# My Journal.



## horseoffire (Apr 7, 2009)

So hi im Zoe for those of you that don`t know that dont know that, im 21. Im engaged. I live and go to college in CT. Ive grown up around horses my whole life and so has my fiance.

Right now where on vaction in the rocky mountains with all our friends, we all are renting a big house in the mountains together. Its pretty fun last night we all stayd up late watching movies together. My fiance kind of got hurt skiing wendsday though :-(, besides that every thing has been pretty fun so far.


----------



## horseoffire (Apr 7, 2009)

Were still on vacation, we had a party last night with a bunch of people we met at the ski lodge, it was really fun, i hate time changes its to confusing


----------



## horseoffire (Apr 7, 2009)

Im watching the world series, go yankees. My poor honey his leg hurts realy bad. I swear im going to frezze to death if I go out side.

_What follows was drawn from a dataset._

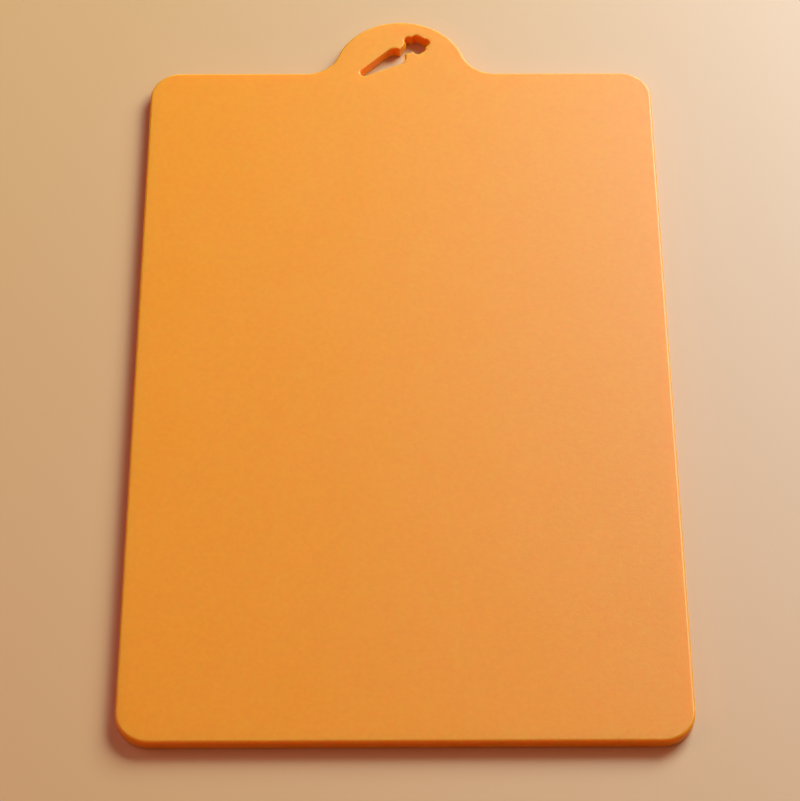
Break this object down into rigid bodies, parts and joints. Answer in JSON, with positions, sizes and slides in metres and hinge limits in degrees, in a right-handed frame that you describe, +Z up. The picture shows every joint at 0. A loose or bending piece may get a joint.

I miss the horses, so I guess im gona have to get my cowboyboots out to ride his ride his horses when we get back from vaction. So great hes hurt so i have 2 extra horses to ride when we get back.


----------



## horseoffire (Apr 7, 2009)

I whent skiing for a while today. I miss my horses so much.


----------



## horseoffire (Apr 7, 2009)

oh yeah part two of the best vaction ever California.


----------



## tinkerbell09 (Nov 23, 2009)

cool!!!!!!! sounds awesome


----------